The Rangers would go 0-3 while I was in the desert, dropping from 6-8 to 6-11 and now sit at a Cactus League worst 6-14 with 9 games remaining. It's important to remember that Kansas City finished fourth in the Cactus League last year though. KC 2009 regular season result? An American League worst 65-97.

Spring Training results don't really matter--at least not the results that show up in the win and loss columns. Would I be saying the same thing if the Rangers were 14-6 instead of 6-14? Probably not, but it's important to remember what really matters in March in Arizona (and Florida, where the other half of the teams play their preseason ball).

For the average fan it's a warm-up, both for the players and for themselves. Guys like Derek Jeter, Albert Pujols, and Ichiro-- these guys are getting their timing back, getting ready for big league games, and remembering what it feels like out on the field after four months off. Players swing at pitches they wouldn't swing at in the regular season because they are working on fundamentals. Guys like Josh Hamilton, who hits some of the longest home runs anyone has seen, bunt the ball. For the fans, a spring game can remind them of their favorite baseball superstitions: watching for the players not to touch the chalk of the foul lines, not to talk about a no hitter, etc. It is a time to remember you need to wear sunscreen at the park. It is even a good place to work on the heckling skills; I know the Padres' fans I saw Sunday could use some practice after hearing cunning jeers like "Swing and miss, batter!"
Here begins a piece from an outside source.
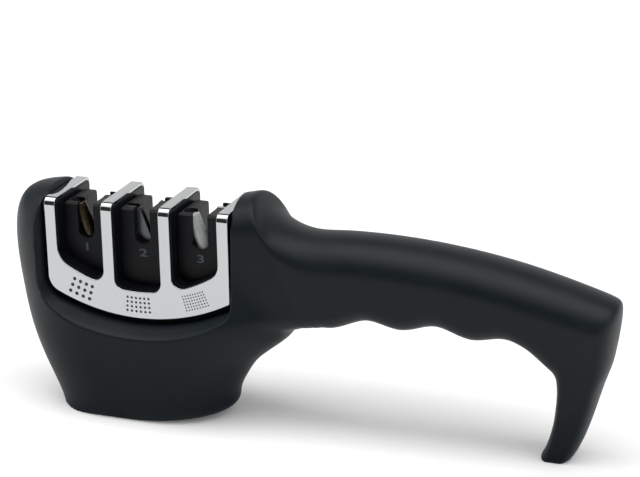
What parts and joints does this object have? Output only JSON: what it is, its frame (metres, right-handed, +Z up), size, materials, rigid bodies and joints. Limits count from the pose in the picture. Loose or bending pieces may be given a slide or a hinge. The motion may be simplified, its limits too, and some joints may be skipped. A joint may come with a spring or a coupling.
{
  "type": "manual knife sharpener",
  "caption": "Free-standing pull-through knife sharpener: rounded head with a chrome saddle of bays holding crossed rods or blades, arched finger grip and hooked rest.",
  "frame": {"origin": "on the table, under the head and within the foot pad", "axes": "+X towards the grip and hook, +Y towards the rear half (the front with the numerals faces -Y), +Z up"},
  "size_m": [0.2049, 0.04, 0.078],
  "materials": {
    "body": "satin moulded plastic with a soft-touch lacquer, charcoal",
    "cover": "polished chrome plating",
    "frame": "polished black ABS",
    "stage": "fine-grained black ABS",
    "plate": "plain black ABS",
    "foot": "matt black non-slip rubber",
    "screw": "zinc-plated steel",
    "diamond": "diamond-coated rod, bronze coloured and sparkling",
    "carbide": "ground tungsten carbide",
    "ceramic": "fine white ceramic"
  },
  "bodies": {
    "root": {"front_shell": "body", "rear_shell": "body", "base_plate": "plate", "foot_pad": "foot", "base_screws": "screw", "chrome_cover": "cover", "cassette_frame": "frame", "stage_1_front": "stage", "stage_1_rear": "stage", "stage_2_front": "stage", "stage_2_rear": "stage", "stage_3_front": "stage", "stage_3_rear": "stage", "diamond_rod_front": "diamond", "diamond_rod_rear": "diamond", "carbide_blade_front": "carbide", "carbide_blade_rear": "carbide", "ceramic_rod_front": "ceramic", "ceramic_rod_rear": "ceramic"}
  },
  "joints": []
}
But to the 25th man on the roster, the 5th starter, the 7th man in the bullpen, and all the guys below the Major League level, which numbers over 100 players, spring training is everything. As a fan, I cannot recommend more trying to soak in that feeling. It may be thrilling to see your favorite stars up at the plate when you haven't seen them swing since October, but the real drama is in the routine grounders, the sacrifice bunts, the stolen bases, and the induced ground outs from guys most fans haven't heard of. Outside of the local beat writers and die-hard fans like myself, most people won't make a big deal out of a throwing error like the one Rangers utility candidate Matt Brown made and they wont fuss over the laced single Rule-5 draft pick Travis Snyder gave up to Padres first baseman Adrian Gonzalez, nor will they gawk over the forty or so minor league pitchers I saw gathered together on the Rangers back fields, but these are the things that really matter in the spring. These are the things that decide whether a player finally gets his big league shot, if his time in "The Show" is over, and if the organization even has the desire to keep him around.

March is their October. It is their baseball lives. Their chance to survive, thrive, and impress. For 16-year-olds like Dominican Ranger prospects and million-dollar-signees Jurickson Profar and Jorge Alfaro, March is the time to soak up the knowledge of the players they idolize as much as the fans do. There is something uniquely beautiful about capturing this feeling of intensity in a sea of relaxed people who think nothing is on the line. All of this doesn't make it any less cool to see known quantities like up-and-coming young Derek Holland warm up in the pen before trotting out to hill. But it does make losses like the three I saw that much easier to stomach.